Fri, 14/03/2008 - 16:20 -- James Oakley

How I love having “good news stories” to report.

Rt Rev Gordon Mursell has been the Bishop of Stafford for about 2 years now. Last summer he met with our local Reform meeting, and as a result of that decided it would be a good thing to spend more time studying the Bible with the clergy in his area. So between the new year and this week there have been 3 Bible studies. About 50 or so clergy came to each one, and the numbers held up encouragingly. The Bishop led the first one (looking at the NT texts that speak of baptism) and the third one (looking at some of the biblical texts that inform a doctrine of the atonement). The Archdeacon led the middle one.

They were fine, encouraging, informing experiences. The Bishop would speak on each passage in turn, with plenty of time for extra comments / questions from the floor. The first session started with him laying out a few ground-rules, mainly that we were concerned with sitting under the authority of Scripture (however that is understood) rather than with abstract debate. His own depth of study, grasp of NT Greek, and love of the Scriptures came through – even though he delivered with marked humility.

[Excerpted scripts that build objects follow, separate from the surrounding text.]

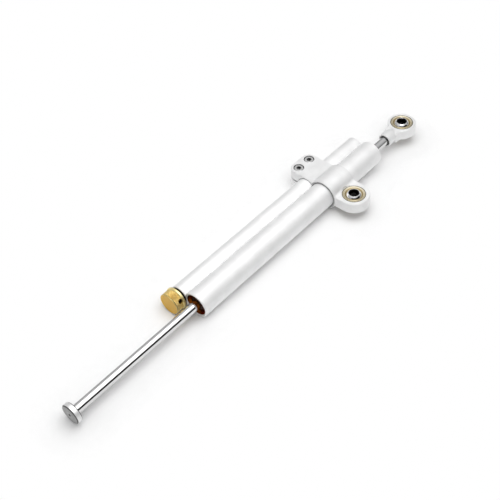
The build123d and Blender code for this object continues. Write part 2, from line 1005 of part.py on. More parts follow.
pieces = {
    "barrel_body": barrel_body(),
    "end_glands": pair(gland),
    "gland_orings": pair(gland_ring),
    "rod_bushes": pair(rod_bush),
    "rod_seals": pair(rod_seal),
    "rod_wipers": pair(rod_wiper),
    "piston_rod": piston_rod(),
    "piston": piston(),
    "piston_band": piston_band(),
    "piston_clips": piston_clips(),
    "stop_disc": stop_disc(),
    "stop_screw": stop_screw(),
    "rod_end": rod_end(),
    "rod_end_race": at_rod_end * bearing_race(),
    "rod_end_ball": at_rod_end * bearing_ball(),
    "clamp_bracket": clamp_bracket(),
    "clamp_race": bearing_race(),
    "clamp_ball": bearing_ball(),
    "clamp_screws": clamp_screws(),
    "adjuster_knob": adjuster_knob(),
    "knob_grub_screw": knob_grub_screw(),
    "detent_ball": detent_ball(),
    "detent_spring": detent_spring(),
    "adjuster_cartridge": adjuster_cartridge(),
    "small_barrel_orings": small_barrel_orings(),
    "adjuster_spindle": adjuster_spindle(),
    "spindle_oring": spindle_oring(),
    "spindle_clip": spindle_clip(),
    "metering_needle": metering_needle(),
    "valve_seat": valve_seat(),
    "compensator_piston": compensator_piston(),
    "compensator_oring": compensator_oring(),
    "rear_plug": rear_plug(),
    "rear_plug_clip": rear_plug_clip(),
    "fill_screw": fill_screw(),
}

for node, shape in pieces.items():
    export_step(shape, f"parts/{node}.step")
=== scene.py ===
import math

import bmesh
import bpy
from mathutils import Matrix, Vector


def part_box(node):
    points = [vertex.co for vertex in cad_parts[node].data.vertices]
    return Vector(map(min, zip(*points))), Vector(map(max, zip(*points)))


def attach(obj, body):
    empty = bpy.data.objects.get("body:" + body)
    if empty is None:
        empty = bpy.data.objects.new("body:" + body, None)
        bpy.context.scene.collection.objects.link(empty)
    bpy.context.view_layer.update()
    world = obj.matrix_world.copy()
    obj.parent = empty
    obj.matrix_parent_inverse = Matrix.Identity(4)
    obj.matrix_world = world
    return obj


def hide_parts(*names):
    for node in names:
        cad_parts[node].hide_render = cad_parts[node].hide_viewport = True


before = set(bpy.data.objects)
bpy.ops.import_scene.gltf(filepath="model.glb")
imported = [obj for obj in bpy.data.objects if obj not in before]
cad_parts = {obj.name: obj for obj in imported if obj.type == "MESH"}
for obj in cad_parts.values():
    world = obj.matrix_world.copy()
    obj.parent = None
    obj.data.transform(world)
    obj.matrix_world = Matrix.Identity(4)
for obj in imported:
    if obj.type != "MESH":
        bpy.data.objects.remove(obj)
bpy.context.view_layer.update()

# Everything is in metres. The damper lies along X, its two barrels' axes at these (y, z) places.
MM = 0.001
LARGE_AXIS = (23.5 * MM, 0.0)
SMALL_AXIS = (41.5 * MM, -1.2 * MM)
SHARP_ANGLE = math.radians(28)
WELD_REACH = 0.001 * MM


# Shader nodes

def new_material(name):
    """An empty node material with a Principled shader; returns it with its tree and shader."""
    material = bpy.data.materials.new(name)
    material.use_nodes = True
    tree = material.node_tree
    return material, tree, tree.nodes["Principled BSDF"]


def node(tree, kind, **settings):
    made = tree.nodes.new(kind)
    for key, value in settings.items():
        setattr(made, key, value)
    return made


def combine(tree, kind, operation, first, second):
    """A math node on a socket and on a second socket or plain vector."""
    made = node(tree, kind, operation=operation)
    tree.links.new(first, made.inputs[0])
    if isinstance(second, tuple):
        made.inputs[1].default_value = second
    else:
        tree.links.new(second, made.inputs[1])
    return made.outputs[0]


def multiply(tree, first, second):
    return combine(tree, "ShaderNodeVectorMath", "MULTIPLY", first, second)


def object_coordinates(tree, scale=(1, 1, 1), shift=(0, 0, 0)):
    """Object coordinates moved by shift and then stretched by scale."""
    coordinates = node(tree, "ShaderNodeTexCoord")
    moved = combine(tree, "ShaderNodeVectorMath", "ADD", coordinates.outputs["Object"], shift)
    return multiply(tree, moved, scale)


def distance_from(tree, place, along):
    """Distance in metres from the line through place along one axis, given as "X" or "Z"."""
    keep = (0, 1, 1) if along == "X" else (1, 1, 0)
    flat = object_coordinates(tree, keep, tuple(-value for value in place))
    length = node(tree, "ShaderNodeVectorMath", operation="LENGTH")
    tree.links.new(flat, length.inputs[0])
    return length.outputs["Value"]


NOISE_DETAIL = 3.0


def noise(tree, vector, scale):
    made = node(tree, "ShaderNodeTexNoise")
    made.inputs["Scale"].default_value = scale
    made.inputs["Detail"].default_value = NOISE_DETAIL
    tree.links.new(vector, made.inputs["Vector"])
    return made.outputs["Fac"]


def grey(level):
    return (level, level, level)


def ramp(tree, value, stops):
    """Colour ramp through (position, colour) stops."""
    made = node(tree, "ShaderNodeValToRGB")
    elements = made.color_ramp.elements
    while len(elements) < len(stops):
        elements.new(0.5)
    for element, (place, colour) in zip(elements, stops):
        element.position = place
        element.color = (*colour, 1)
    tree.links.new(value, made.inputs["Fac"])
    return made.outputs["Color"]


# Part of a noise's range over which it goes from the first colour to the second
NOISE_RANGE = (0.3, 0.7)
PATCH_RANGE = (0.35, 0.65)


def noise_colour(tree, value, colours, limits=NOISE_RANGE):
    """Two colours mixed by a noise."""
    return ramp(tree, value, list(zip(limits, colours)))


def spread(tree, value, low, high):
    """The value carried from the range low to high onto 0 to 1."""
    made = node(tree, "ShaderNodeMapRange")
    made.inputs["From Min"].default_value = low
    made.inputs["From Max"].default_value = high
    tree.links.new(value, made.inputs["Value"])
    return made.outputs["Result"]


def mix(tree, amount, first, second):
    """Colour between first and second; either may be a socket or a plain colour."""
    made = node(tree, "ShaderNodeMix", data_type="RGBA")
    tree.links.new(amount, made.inputs["Factor"])
    for name, value in (("A", first), ("B", second)):
        socket = next(s for s in made.inputs if s.name == name and s.type == "RGBA")
        if isinstance(value, tuple):
            socket.default_value = (*value, 1)
        else:
            tree.links.new(value, socket)
    return next(s for s in made.outputs if s.type == "RGBA")


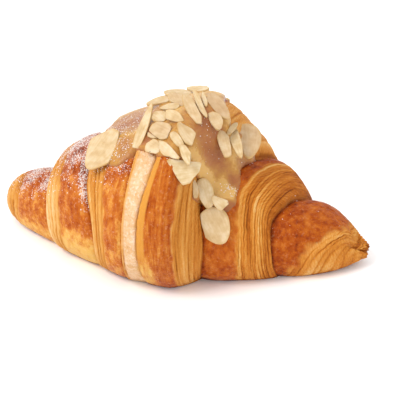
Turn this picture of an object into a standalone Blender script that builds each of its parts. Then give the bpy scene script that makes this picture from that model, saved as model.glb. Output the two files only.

But paticularly encouraging was the last session, this last Monday. I think I’m right in saying that Bishop Gordon would not classify himself as an evangelical. Nevertheless he recommended two books on the atonement that deserve reading and re-reading, and which he said had stretched and encouraged him as he had (re-)read them over the past month or two. Those books were:

John Stott’s The Cross of Christ

Steve Jeffery, Mike Ovey, Andrew Sach: Pierced for our Transgressions

The Bishop reported that he agreed with nearly everything in the latter book. Nearly everything because of two points where he felt unease:

  • Particular Atonement: He is uneasy with any view of the atonement which does not have the whole cosmos as its scope. We didn’t have time to pick up on that point in the discussion, but it became clear as he talked that he is not a universalist. Therefore by “cosmic in scope”, he could not have meant “every human being without exception”, but “global, touching every corner of society and even the physical fabric of our world”. I suspect he is therefore uneasy with “limited atonement” because of a misunderstanding of the nature of the limiatation / particularity.
  • Penal Sub: As a headline, this is a more serious point of unease. After all, defending penal substitution is a large part of the point of PFOT. He was very quick to say that he sees explicit, throughout Scripture, that Jesus is our substitute. He just doesn’t see the point explicitly made that such substitution entails the Father punishing his own Son.

BUT: (i) He said again and again that punishment for sin is real and inescapable. (ii) He said again and again that wrath is personal and deliberate, and refuted C H Dodd most convincingly. (iii) He said again and again that the Son’s substitution is total, and he stands in our place to absorb the full consequence of our sin.

Someone then asked him a question, to the effect of: “If the Father’s punishment for sin is personal, deliberate and his own action, and if the Son stood between us and the Father’s wrath at our sin, must it not be so that the Father deliberately punished his own Son instead of us?” To which he basically agreed. The conclusion, then, was that he is uncomfortable saying that the Father punished his own Son in our place, but in spite of that discomfort it is inescapable that he did. It’s just hard to say so in so many words.

All in all, a most encouraging session.